Yup, I think that's in general THE overall strategy:

 

- Get audiophile magazines to write good things knowing that they're under the influence, have limited ability to evaluate objectively, and have been biased for decades.

- Get audiophiles to talk & desire it because the "old-skool" audiophiles follow the herd, led by magazine "high priests" (Atkinson, Harley, Fremer, etc.), right? ;-) Throw in "icons" like Bob Stuart from the Industry and those audiophiles will all get excited!

- For good measure, get some would-be "influencers" on board - Peter Veth? Danny Kaey? Testimonials from some music makers and engineers (Bob Ludwig)?

- Advertising push of course - "Music will never be the same again", "Take me there - to the original performance". Cross fingers that nobody questions anything when you plaster the slogans and in those BS interviews.

- Slip it into streaming services, get software companies and DAC manufacturers on board. Eventually the company grabs a piece of the streaming revenue, software companies like Roon pay out, hardware licensee pays out (even ESS implementing in their DAC chips by 2018 - shameful). Most importantly, control how the decoding is implemented in proprietary software/DAC firmware.

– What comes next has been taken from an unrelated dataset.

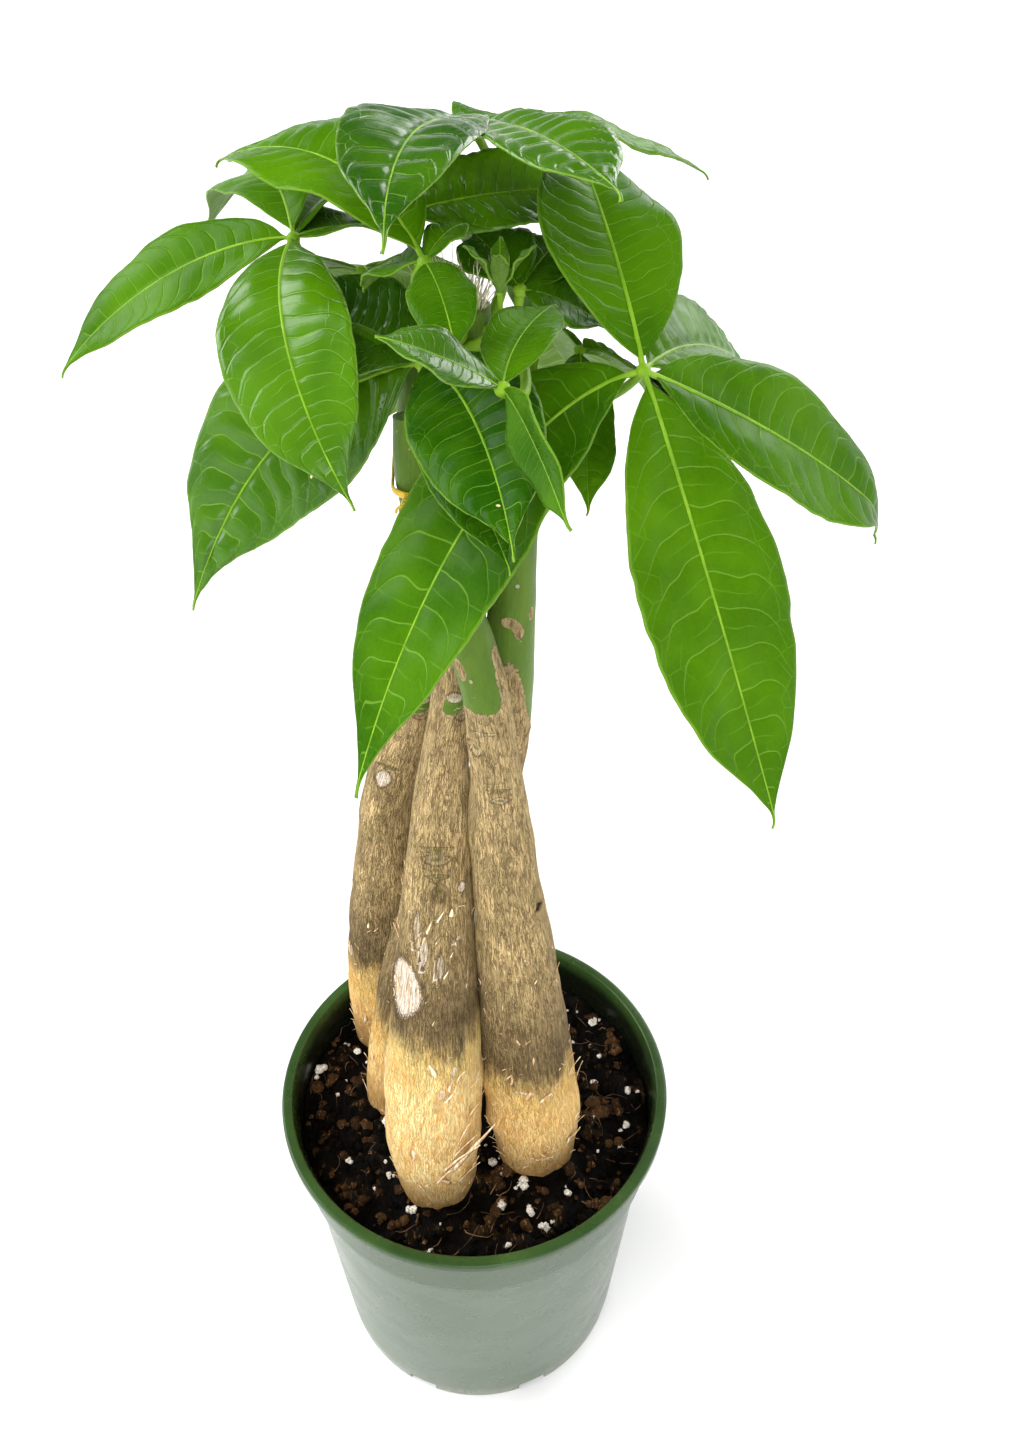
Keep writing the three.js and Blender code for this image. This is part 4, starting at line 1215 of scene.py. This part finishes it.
def make_shoot():
    hub = Vector(SHOOT_HUB)
    blades = Shape("blade", "growth")
    stalks = Shape("blade", "growth")
    stalks.tube(in_metres(stalk_stations(SHOOT_FOOT, hub, UP, HUB / 2, HUB / 3)), SHOOT_SIDES, slot=STALK)
    add_hub(stalks, hub, UP, HUB / 2)
    for number in range(SHOOT_LEAFLETS):
        out = (bearing(number * 360 / SHOOT_LEAFLETS) * SHOOT_LEAFLET["spread"] + UP).normalized()
        leaflet = dict(SHOOT_LEAFLET, tip=hub + out * SHOOT_LEAFLET["length"])
        face = out.cross(UP).cross(out).normalized()
        add_leaflet(blades, stalks, SHOOT_RIB_SIDES, hub, face, leaflet, number, SHOOT_QUILT, 0.2 * number)
    finished_leaf("young_shoot_blades", blades, stalks, "young_shoot", leaf_fresh)


# ---- Pot ----


def pot_outside(height):
    if height >= BAND_BOTTOM:
        return BAND_RADIUS
    if height < STEP_HEIGHT:
        return lerp(FOOT_RADIUS, STEP_RADIUS, height / STEP_HEIGHT)
    return lerp(STEP_RADIUS, BAND_RADIUS, smooth(STEP_HEIGHT, BAND_BOTTOM, height))


def rounded(corner, radius, start, stop, steps=5):
    """Profile points round a corner's centre, from one angle to another in degrees."""
    turns = [math.radians(lerp(start, stop, share)) for share in shares(steps)]
    return [(corner[0] + radius * math.cos(turn), corner[1] + radius * math.sin(turn)) for turn in turns]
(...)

- Eventually everyone uses it, takes it for granted. Make money, implement control around "authentication" when it's time to roll out MQA 2.0 = SUCCESS!

 

I still think behind the scenes the big selling point to the music industry and rights holders was the promise of control. If MQA became universal, then one day, the control over eventually more powerful rights management was the ultimate goal. Already in the example of TIDAL, presumably no longer having rights to the un-molested 16/44.1 lossless CD version for their HiFi (non +) stream, is an example of potential impact on what we as consumers may or may not have access to eventually. 

 

With each of these steps, the bottom line is that "audiophile" companies like MQA thought that hobbyists are stupid lemmings who would allow all this to "slip under the radar". IMO, the most egregious sinners are the "mainstream" audiophile press and the old "high priests" who acted IMO not as journalists, who looked out for the interests of the audiophile community, but complicit as salesmen for what amounts to a useless scam from the perspective of consumers desiring value and better quality sound.

 

I forgive ESS because they told me they implemented MQA because of LG. Nobody could have foreseen they would exit the cellphone market too much loss of face. Tidal Music was a train wreck that can now finally pay its bills thanks to Jack Dorsey wanting to hang out with music stars. Buy they don’t have enough subscribers to matter. Many manufacturers told me at T.H.E.Show in 2016 that Bob Stuart was unsuccessful but DO NOT QUOTE ME!   I checked then went back and told them I’ll never quote you; the real information is worse than you can imagine. I have a spreadsheet with 29 years Meridian Auto financial information. Meridian’s average loss was over 800,000 Pounds a year. I’d love hear how Bob raised the money necessary to keep MQA Ltd and Meridian Audio afloat.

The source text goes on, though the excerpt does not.